Welcome to Alt Rock Autumn. Today is day one of this marvelous countdown that I am so thrilled to bring back. Last year, I sporadically reviewed Alt Rock songs for the month of October, but wasn’t able to stay consistent. Now for this month, I have a set schedule for every day and will have a new Alt Rock Autumn blog coming your way fo the month of October.
With today being a Saturday and a game day for college football players and myself being a former college football player, I wanted to cover an alt rock song that could double as a pump up song. Making their first appearance on the countdown for Alt Rock Autumn is Rage Against The Machine with their song Bulls On Parade.
Rage Against The Machine dropped Bulls On Parade on February 9, 1996 and it blurs the lines of alternative rock and metal rap in the most perfect way possible. It’s angry, it’s angsty, and it’s beautiful to hear. I’ve had this song on my lifting and game day playlist ever since I was a sophomore in high school and it’s never done me wrong.
While you may get lost in the famous guitar solo and ear drum shattering drum play, the lyrics have a deeper meaning. It’s an anti-war anthem. “Weapons not food, not homes, not shoes, Not need, just feed the war cannibal animal, I walk the corner to the rubble that used to be a library”. When you really get into the nitty gritty of the lyrics like the one above, you see their disdain for war and bombing foreign countries, leaving them with rubble where their communities were.
“They don't gotta burn the books they just remove 'em, While arms warehouses fill as quick as the cells”. The band even delves into censorship on American soil of books. Around this time in history and a few years prior, the politicians were making a push to ban certain books and music. Eleven years prior, Tipper Gore and other politicians threatened metal music due to teen suicide and it being “immoral”. Rage Against The Machine wanted to lay down their sentiment towards acts like this.
When Rage Against The Machine performed Bulls On Parade on multiple shows, they dedicated the song to George Bush and Tony Blair for their roles in the war on terror.

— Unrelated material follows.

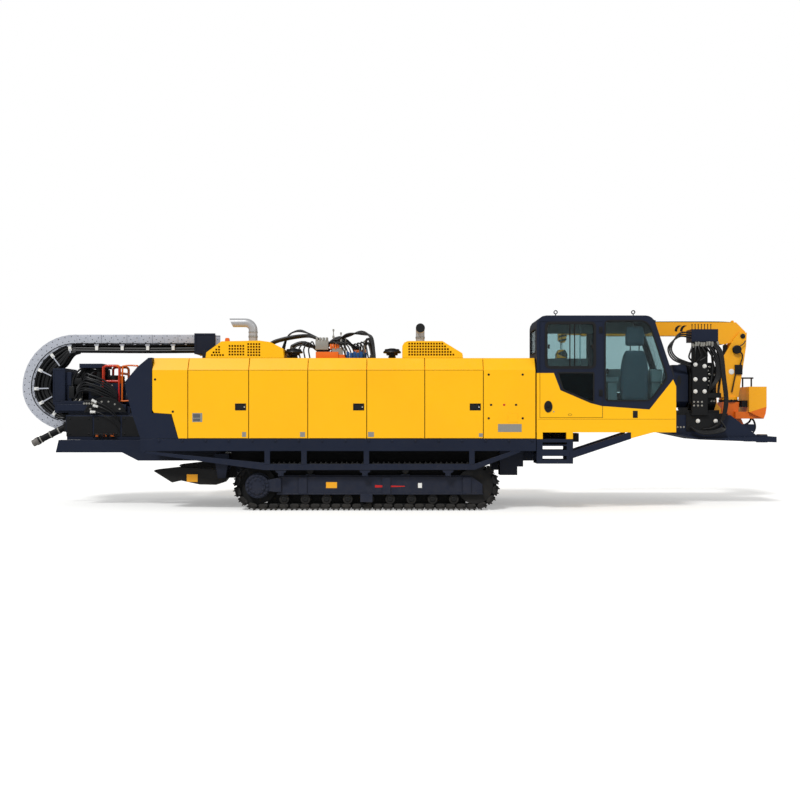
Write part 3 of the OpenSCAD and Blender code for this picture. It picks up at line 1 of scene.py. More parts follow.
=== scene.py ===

The song has built up a large modern day presence amongst musicians and die hard rock fans. It’s been covered multiple times, but none of them stand close to Denzel Currys rendition of the song. In 2019, the rapper covered Bulls On Parade on the Australian radio station Triple J as a part of a segment. It’s a banger.
Bulls On Parade peaked on international charts at number one on both the UK Rock and Metal chart and Finnish charts in 1996. The highest it reached in the United States was number eleven in 1996 on the US Alternative Airplay chart. In addition, it was voted the fifteenth greatest metal song on VH1’s 40 Greatest Metal Songs.
With today being a Saturday, if you’re a college athlete, I recommend you throw this angry head banger on in either the locker room or your headphones and get ready to break some skulls. Zack de la Rochas vocals will fill your body with irate goosebumps. TURN IT UP.